Don't just memorize table values. Understand that larger rainfall intensities require larger pipes. This conceptual foundation helps you catch calculation errors.Work Regional Problems
Practice problems from various California regions with different rainfall intensities. This builds flexibility and confidence on diverse exam questions.Review Actual Code References
Read CPC Sections 422.1 through 422.4 directly.
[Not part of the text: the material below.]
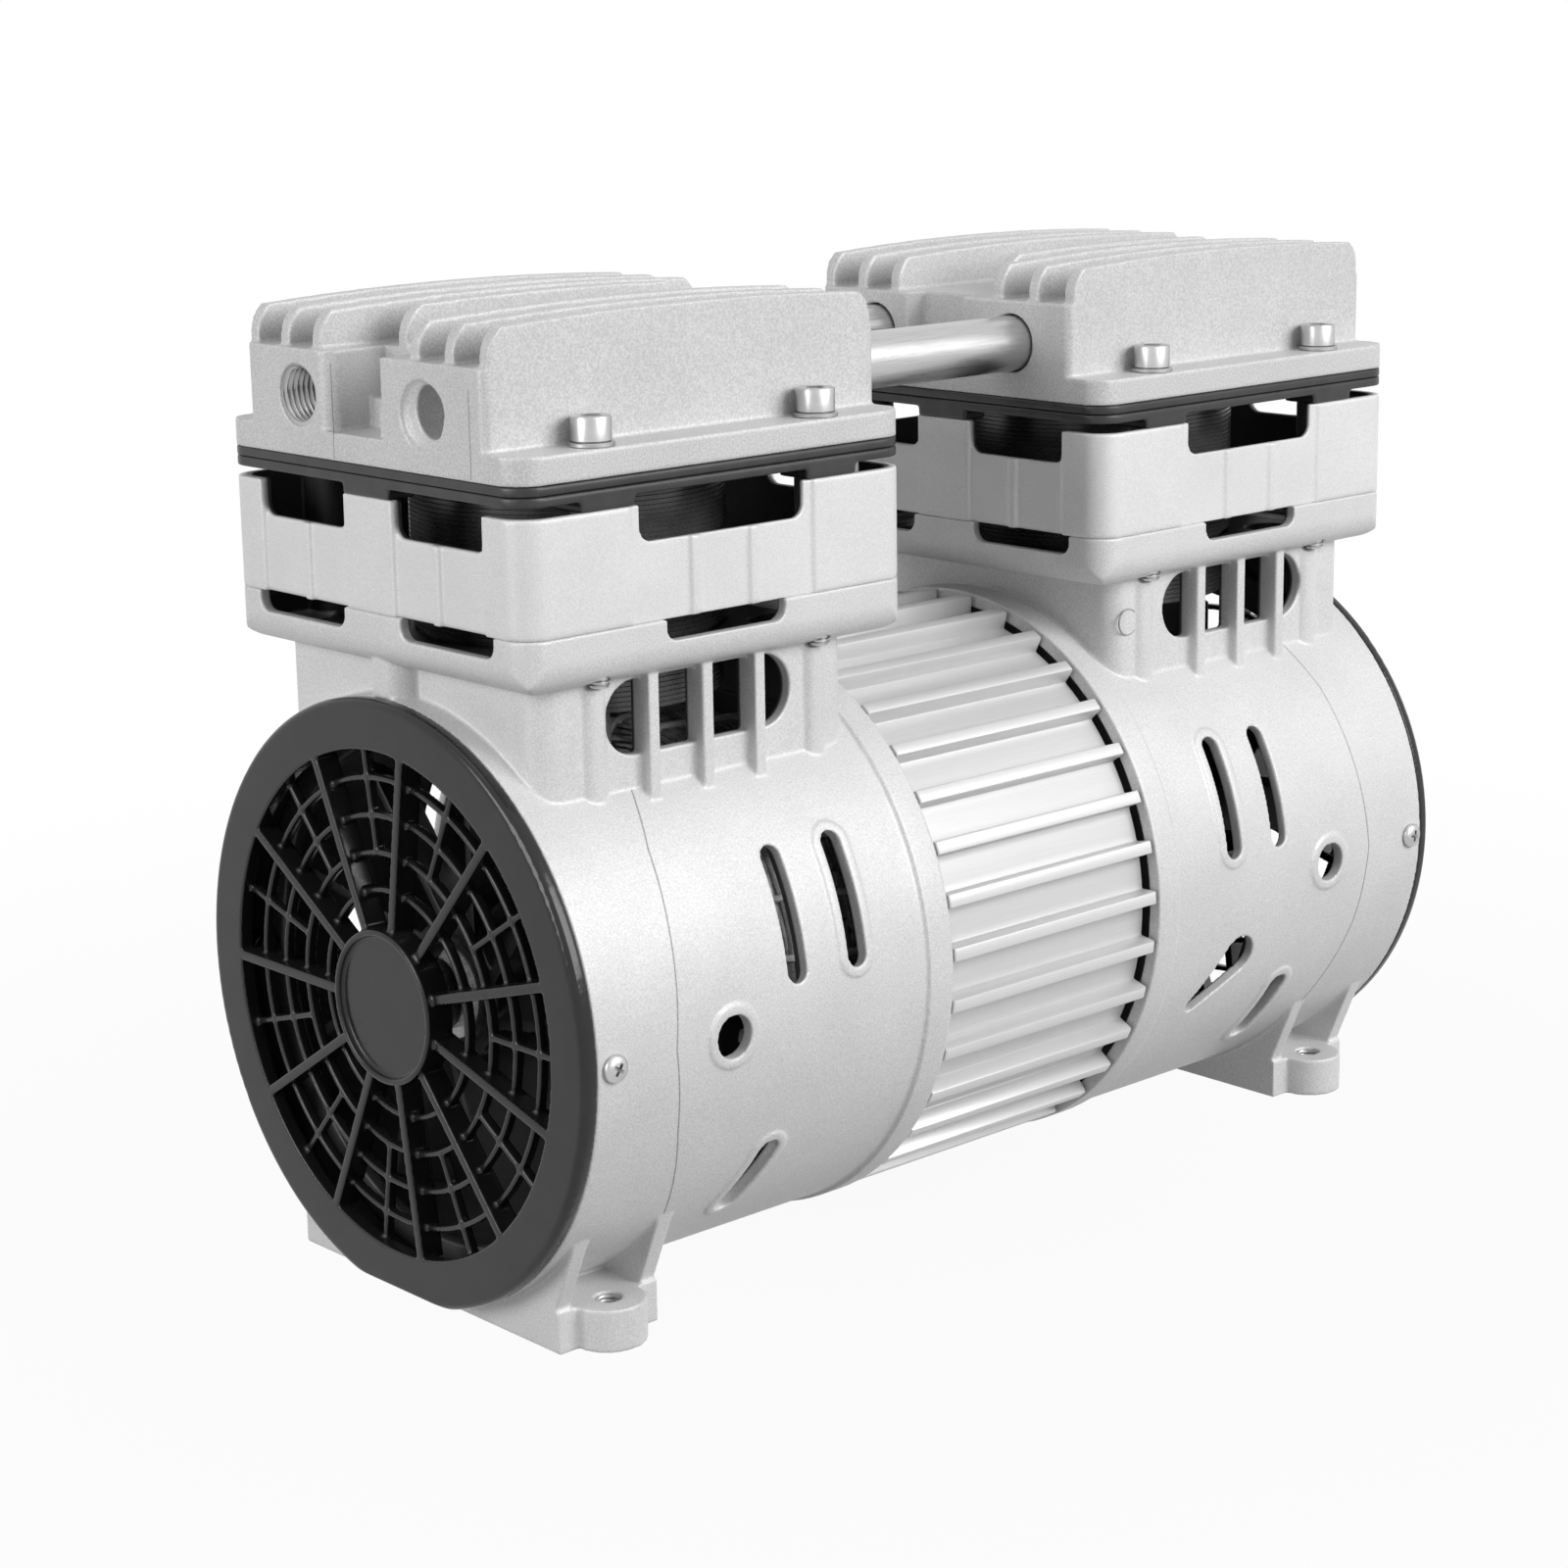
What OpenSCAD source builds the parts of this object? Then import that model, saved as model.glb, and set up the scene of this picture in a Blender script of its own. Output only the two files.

The actual code language appears in some exam questions, requiring specific knowledge of requirements.Related Drainage Topics for Comprehensive Exam Prep
For complete Part 2 success, connect storm drainage to related systems:
- Sanitary Drainage System Sizing and DFU Calculations
- Trap Installation Requirements and CPC Section 408
- Grading and Slope Requirements for Drainage Systems
Final Exam Strategy: Storm Drainage Mastery
Master storm drain sizing by following this progression:
- Week 1: Learn the rainfall formula and unit conversions until you can calculate without references
- Week 2: Memorize key table values and practice adjusting for various rainfall intensities
- Week 3: Work 20-30 complete system design problems
- Week 4: Take full-length practice exams focusing on drainage sections
- Final Review: Review your personal study card daily for one week before the exam
Conclusion
CPC Section 422 storm drainage calculations form a fundamental portion of the California C-36 plumbing exam Part 2. By mastering the rainfall formula, understanding capacity tables, and practicing real-world sizing scenarios, you'll develop the competence needed to answer exam questions confidently.The key to success is moving beyond memorization to true understanding. Know why you're adjusting table values for rainfall intensity. Understand the relationship between drainage area and required pipe size. Recognize common errors and avoid them systematically.
Use this guide as your foundation, supplement with the actual CPC code sections, and commit significant study time to practice problems. With focused preparation on storm drain sizing calculations, you'll approach the C-36 exam with the confidence that leads to passing success.